▶ _WRITTEN EXERCISE_:
The listing below should be written out exactly; please include all of it.

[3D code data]
● ● ● ●

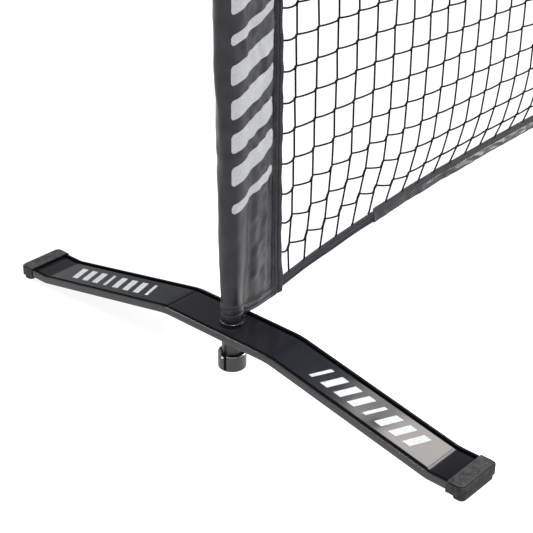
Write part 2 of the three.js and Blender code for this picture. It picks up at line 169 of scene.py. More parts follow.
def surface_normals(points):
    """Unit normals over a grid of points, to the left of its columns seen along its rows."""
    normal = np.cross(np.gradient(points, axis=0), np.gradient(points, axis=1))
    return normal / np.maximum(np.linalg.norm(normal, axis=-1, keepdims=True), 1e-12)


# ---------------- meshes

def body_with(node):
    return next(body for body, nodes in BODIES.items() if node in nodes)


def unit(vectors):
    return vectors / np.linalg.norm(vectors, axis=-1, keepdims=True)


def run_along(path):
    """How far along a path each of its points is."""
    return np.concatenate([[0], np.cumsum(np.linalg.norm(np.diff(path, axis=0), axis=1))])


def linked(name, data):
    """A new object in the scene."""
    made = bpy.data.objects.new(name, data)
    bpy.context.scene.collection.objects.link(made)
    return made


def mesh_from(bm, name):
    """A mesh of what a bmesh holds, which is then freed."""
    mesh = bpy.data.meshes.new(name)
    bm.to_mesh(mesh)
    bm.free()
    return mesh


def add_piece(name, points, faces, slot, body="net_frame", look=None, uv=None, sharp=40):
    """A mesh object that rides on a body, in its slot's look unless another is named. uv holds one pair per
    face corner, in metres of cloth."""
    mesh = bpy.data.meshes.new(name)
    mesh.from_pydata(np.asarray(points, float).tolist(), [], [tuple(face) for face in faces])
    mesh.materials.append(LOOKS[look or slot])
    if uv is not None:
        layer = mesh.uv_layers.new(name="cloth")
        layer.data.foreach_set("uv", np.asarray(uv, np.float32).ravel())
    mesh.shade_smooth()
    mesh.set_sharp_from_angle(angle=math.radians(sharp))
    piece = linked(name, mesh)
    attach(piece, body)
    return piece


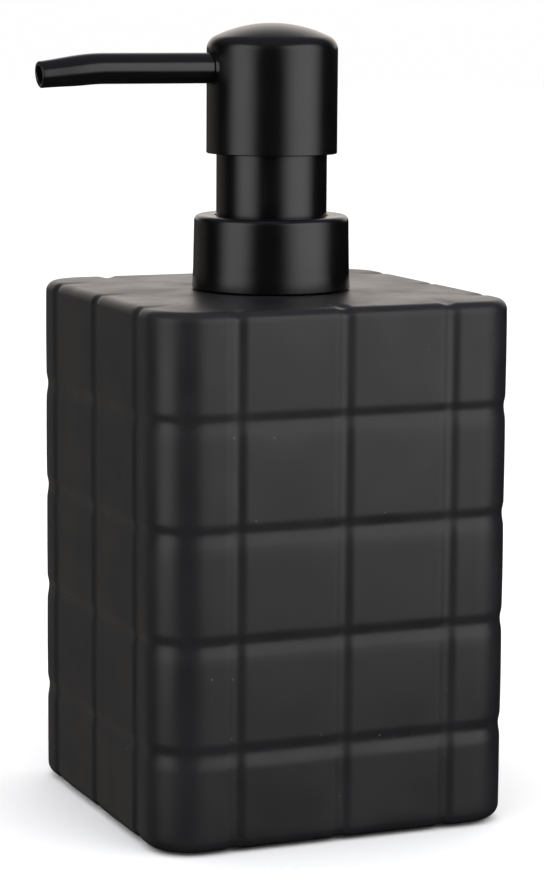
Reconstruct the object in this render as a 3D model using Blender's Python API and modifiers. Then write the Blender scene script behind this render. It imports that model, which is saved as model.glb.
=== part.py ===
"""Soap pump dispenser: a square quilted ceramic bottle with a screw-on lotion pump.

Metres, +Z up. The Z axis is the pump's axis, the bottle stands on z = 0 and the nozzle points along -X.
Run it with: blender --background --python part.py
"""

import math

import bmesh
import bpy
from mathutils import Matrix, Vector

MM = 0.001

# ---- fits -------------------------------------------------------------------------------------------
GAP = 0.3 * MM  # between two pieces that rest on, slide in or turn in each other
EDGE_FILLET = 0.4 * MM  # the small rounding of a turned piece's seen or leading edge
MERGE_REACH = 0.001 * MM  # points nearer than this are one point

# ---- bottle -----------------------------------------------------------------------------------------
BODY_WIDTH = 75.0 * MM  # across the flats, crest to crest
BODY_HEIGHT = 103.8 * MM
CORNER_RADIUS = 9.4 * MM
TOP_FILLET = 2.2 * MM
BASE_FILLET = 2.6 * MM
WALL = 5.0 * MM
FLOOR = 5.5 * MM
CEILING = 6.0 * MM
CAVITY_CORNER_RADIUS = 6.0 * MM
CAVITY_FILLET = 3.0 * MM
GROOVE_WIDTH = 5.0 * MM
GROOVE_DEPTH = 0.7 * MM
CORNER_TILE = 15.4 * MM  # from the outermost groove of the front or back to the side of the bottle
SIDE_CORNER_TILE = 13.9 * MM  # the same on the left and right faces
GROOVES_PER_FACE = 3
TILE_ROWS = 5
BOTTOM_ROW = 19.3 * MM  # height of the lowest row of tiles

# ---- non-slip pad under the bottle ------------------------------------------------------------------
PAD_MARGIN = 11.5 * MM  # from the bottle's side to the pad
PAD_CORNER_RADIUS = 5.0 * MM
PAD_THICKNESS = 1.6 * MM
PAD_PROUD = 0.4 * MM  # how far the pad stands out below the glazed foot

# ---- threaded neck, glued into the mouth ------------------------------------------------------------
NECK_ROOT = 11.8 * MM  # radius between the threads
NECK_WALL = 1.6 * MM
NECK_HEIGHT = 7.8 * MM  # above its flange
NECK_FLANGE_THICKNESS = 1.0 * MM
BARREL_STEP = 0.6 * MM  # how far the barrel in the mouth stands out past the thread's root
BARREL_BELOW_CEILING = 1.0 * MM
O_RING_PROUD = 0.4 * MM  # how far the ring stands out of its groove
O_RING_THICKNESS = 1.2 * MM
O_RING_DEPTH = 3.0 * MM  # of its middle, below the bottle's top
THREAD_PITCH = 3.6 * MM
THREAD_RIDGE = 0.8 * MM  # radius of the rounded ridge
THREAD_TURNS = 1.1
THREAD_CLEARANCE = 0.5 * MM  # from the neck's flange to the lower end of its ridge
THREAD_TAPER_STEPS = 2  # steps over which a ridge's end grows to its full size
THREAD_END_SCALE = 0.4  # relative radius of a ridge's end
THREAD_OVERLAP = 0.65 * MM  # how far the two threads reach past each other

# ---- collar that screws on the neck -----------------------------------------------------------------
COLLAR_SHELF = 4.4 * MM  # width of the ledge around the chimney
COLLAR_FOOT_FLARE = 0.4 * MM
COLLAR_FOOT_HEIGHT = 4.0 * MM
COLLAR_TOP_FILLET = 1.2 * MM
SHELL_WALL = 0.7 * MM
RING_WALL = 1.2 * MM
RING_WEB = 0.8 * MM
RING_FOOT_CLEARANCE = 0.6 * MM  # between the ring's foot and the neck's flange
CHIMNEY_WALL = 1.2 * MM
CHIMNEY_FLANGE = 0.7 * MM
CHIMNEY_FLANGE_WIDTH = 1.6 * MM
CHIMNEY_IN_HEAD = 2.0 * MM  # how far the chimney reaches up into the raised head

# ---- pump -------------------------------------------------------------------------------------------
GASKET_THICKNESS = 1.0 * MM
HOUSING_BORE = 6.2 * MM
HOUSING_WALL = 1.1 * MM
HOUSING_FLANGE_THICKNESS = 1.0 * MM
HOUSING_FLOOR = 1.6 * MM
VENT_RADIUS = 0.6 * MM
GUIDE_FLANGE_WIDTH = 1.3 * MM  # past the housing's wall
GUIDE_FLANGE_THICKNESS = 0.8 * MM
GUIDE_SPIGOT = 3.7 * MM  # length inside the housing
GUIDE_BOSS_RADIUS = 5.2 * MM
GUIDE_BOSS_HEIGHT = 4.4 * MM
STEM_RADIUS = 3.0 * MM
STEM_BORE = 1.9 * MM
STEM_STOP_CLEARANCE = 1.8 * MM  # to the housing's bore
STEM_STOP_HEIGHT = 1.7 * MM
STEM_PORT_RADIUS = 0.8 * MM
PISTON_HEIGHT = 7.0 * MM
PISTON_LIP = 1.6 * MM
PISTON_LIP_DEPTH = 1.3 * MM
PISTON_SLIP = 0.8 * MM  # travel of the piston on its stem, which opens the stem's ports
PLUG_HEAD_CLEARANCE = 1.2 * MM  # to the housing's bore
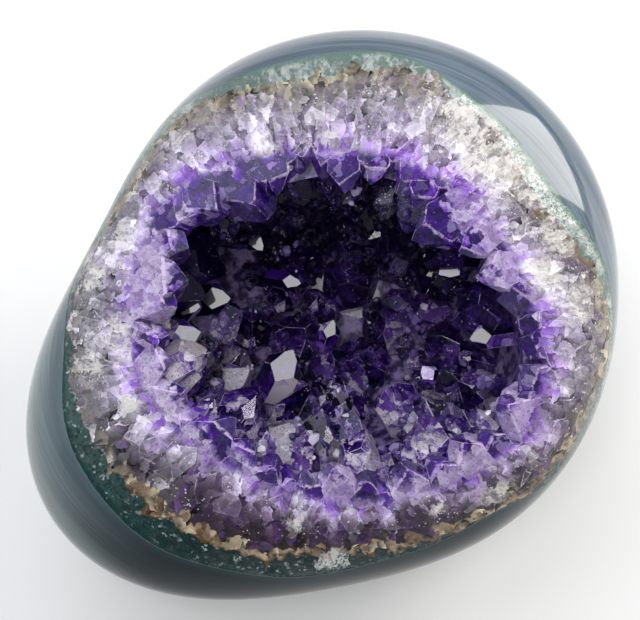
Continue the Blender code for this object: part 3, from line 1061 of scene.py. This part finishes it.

● ● ● ●

▶ _TASK ANSWER_:
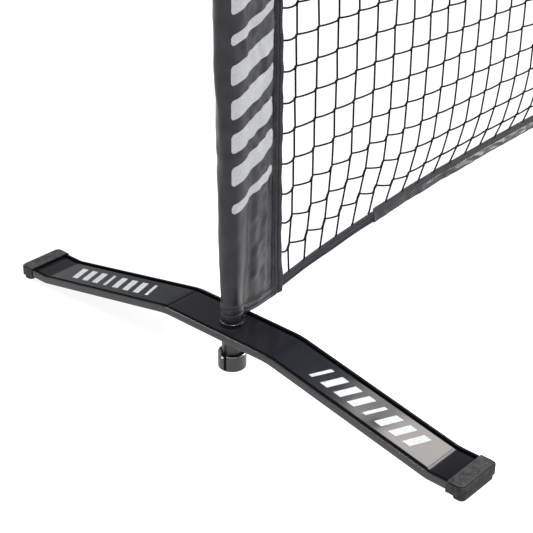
Write part 2 of the three.js and Blender code for this picture. It picks up at line 169 of scene.py. More parts follow.
def surface_normals(points):
    """Unit normals over a grid of points, to the left of its columns seen along its rows."""
    normal = np.cross(np.gradient(points, axis=0), np.gradient(points, axis=1))
    return normal / np.maximum(np.linalg.norm(normal, axis=-1, keepdims=True), 1e-12)


# ---------------- meshes

def body_with(node):
    return next(body for body, nodes in BODIES.items() if node in nodes)


def unit(vectors):
    return vectors / np.linalg.norm(vectors, axis=-1, keepdims=True)


def run_along(path):
    """How far along a path each of its points is."""
    return np.concatenate([[0], np.cumsum(np.linalg.norm(np.diff(path, axis=0), axis=1))])


def linked(name, data):
    """A new object in the scene."""
    made = bpy.data.objects.new(name, data)
    bpy.context.scene.collection.objects.link(made)
    return made


def mesh_from(bm, name):
    """A mesh of what a bmesh holds, which is then freed."""
    mesh = bpy.data.meshes.new(name)
    bm.to_mesh(mesh)
    bm.free()
    return mesh


def add_piece(name, points, faces, slot, body="net_frame", look=None, uv=None, sharp=40):
    """A mesh object that rides on a body, in its slot's look unless another is named. uv holds one pair per
    face corner, in metres of cloth."""
    mesh = bpy.data.meshes.new(name)
    mesh.from_pydata(np.asarray(points, float).tolist(), [], [tuple(face) for face in faces])
    mesh.materials.append(LOOKS[look or slot])
    if uv is not None:
        layer = mesh.uv_layers.new(name="cloth")
        layer.data.foreach_set("uv", np.asarray(uv, np.float32).ravel())
    mesh.shade_smooth()
    mesh.set_sharp_from_angle(angle=math.radians(sharp))
    piece = linked(name, mesh)
    attach(piece, body)
    return piece


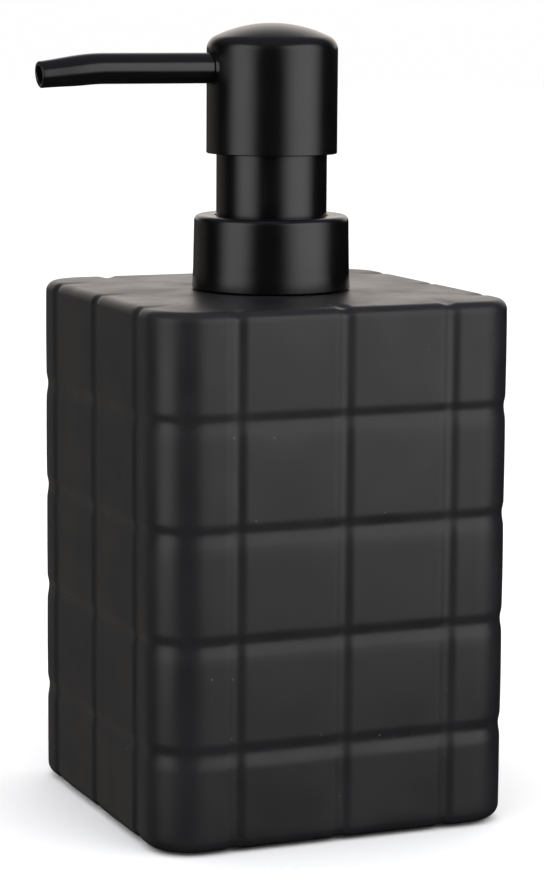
Reconstruct the object in this render as a 3D model using Blender's Python API and modifiers. Then write the Blender scene script behind this render. It imports that model, which is saved as model.glb.
=== part.py ===
"""Soap pump dispenser: a square quilted ceramic bottle with a screw-on lotion pump.

Metres, +Z up. The Z axis is the pump's axis, the bottle stands on z = 0 and the nozzle points along -X.
Run it with: blender --background --python part.py
"""

import math

import bmesh
import bpy
from mathutils import Matrix, Vector

MM = 0.001

# ---- fits -------------------------------------------------------------------------------------------
GAP = 0.3 * MM  # between two pieces that rest on, slide in or turn in each other
EDGE_FILLET = 0.4 * MM  # the small rounding of a turned piece's seen or leading edge
MERGE_REACH = 0.001 * MM  # points nearer than this are one point

# ---- bottle -----------------------------------------------------------------------------------------
BODY_WIDTH = 75.0 * MM  # across the flats, crest to crest
BODY_HEIGHT = 103.8 * MM
CORNER_RADIUS = 9.4 * MM
TOP_FILLET = 2.2 * MM
BASE_FILLET = 2.6 * MM
WALL = 5.0 * MM
FLOOR = 5.5 * MM
CEILING = 6.0 * MM
CAVITY_CORNER_RADIUS = 6.0 * MM
CAVITY_FILLET = 3.0 * MM
GROOVE_WIDTH = 5.0 * MM
GROOVE_DEPTH = 0.7 * MM
CORNER_TILE = 15.4 * MM  # from the outermost groove of the front or back to the side of the bottle
SIDE_CORNER_TILE = 13.9 * MM  # the same on the left and right faces
GROOVES_PER_FACE = 3
TILE_ROWS = 5
BOTTOM_ROW = 19.3 * MM  # height of the lowest row of tiles

# ---- non-slip pad under the bottle ------------------------------------------------------------------
PAD_MARGIN = 11.5 * MM  # from the bottle's side to the pad
PAD_CORNER_RADIUS = 5.0 * MM
PAD_THICKNESS = 1.6 * MM
PAD_PROUD = 0.4 * MM  # how far the pad stands out below the glazed foot

# ---- threaded neck, glued into the mouth ------------------------------------------------------------
NECK_ROOT = 11.8 * MM  # radius between the threads
NECK_WALL = 1.6 * MM
NECK_HEIGHT = 7.8 * MM  # above its flange
NECK_FLANGE_THICKNESS = 1.0 * MM
BARREL_STEP = 0.6 * MM  # how far the barrel in the mouth stands out past the thread's root
BARREL_BELOW_CEILING = 1.0 * MM
O_RING_PROUD = 0.4 * MM  # how far the ring stands out of its groove
O_RING_THICKNESS = 1.2 * MM
O_RING_DEPTH = 3.0 * MM  # of its middle, below the bottle's top
THREAD_PITCH = 3.6 * MM
THREAD_RIDGE = 0.8 * MM  # radius of the rounded ridge
THREAD_TURNS = 1.1
THREAD_CLEARANCE = 0.5 * MM  # from the neck's flange to the lower end of its ridge
THREAD_TAPER_STEPS = 2  # steps over which a ridge's end grows to its full size
THREAD_END_SCALE = 0.4  # relative radius of a ridge's end
THREAD_OVERLAP = 0.65 * MM  # how far the two threads reach past each other

# ---- collar that screws on the neck -----------------------------------------------------------------
COLLAR_SHELF = 4.4 * MM  # width of the ledge around the chimney
COLLAR_FOOT_FLARE = 0.4 * MM
COLLAR_FOOT_HEIGHT = 4.0 * MM
COLLAR_TOP_FILLET = 1.2 * MM
SHELL_WALL = 0.7 * MM
RING_WALL = 1.2 * MM
RING_WEB = 0.8 * MM
RING_FOOT_CLEARANCE = 0.6 * MM  # between the ring's foot and the neck's flange
CHIMNEY_WALL = 1.2 * MM
CHIMNEY_FLANGE = 0.7 * MM
CHIMNEY_FLANGE_WIDTH = 1.6 * MM
CHIMNEY_IN_HEAD = 2.0 * MM  # how far the chimney reaches up into the raised head

# ---- pump -------------------------------------------------------------------------------------------
GASKET_THICKNESS = 1.0 * MM
HOUSING_BORE = 6.2 * MM
HOUSING_WALL = 1.1 * MM
HOUSING_FLANGE_THICKNESS = 1.0 * MM
HOUSING_FLOOR = 1.6 * MM
VENT_RADIUS = 0.6 * MM
GUIDE_FLANGE_WIDTH = 1.3 * MM  # past the housing's wall
GUIDE_FLANGE_THICKNESS = 0.8 * MM
GUIDE_SPIGOT = 3.7 * MM  # length inside the housing
GUIDE_BOSS_RADIUS = 5.2 * MM
GUIDE_BOSS_HEIGHT = 4.4 * MM
STEM_RADIUS = 3.0 * MM
STEM_BORE = 1.9 * MM
STEM_STOP_CLEARANCE = 1.8 * MM  # to the housing's bore
STEM_STOP_HEIGHT = 1.7 * MM
STEM_PORT_RADIUS = 0.8 * MM
PISTON_HEIGHT = 7.0 * MM
PISTON_LIP = 1.6 * MM
PISTON_LIP_DEPTH = 1.3 * MM
PISTON_SLIP = 0.8 * MM  # travel of the piston on its stem, which opens the stem's ports
PLUG_HEAD_CLEARANCE = 1.2 * MM  # to the housing's bore
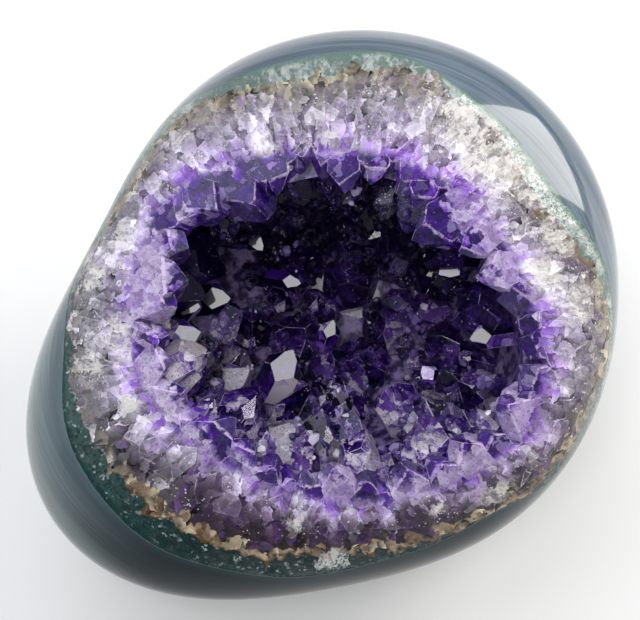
Continue the Blender code for this object: part 3, from line 1061 of scene.py. This part finishes it.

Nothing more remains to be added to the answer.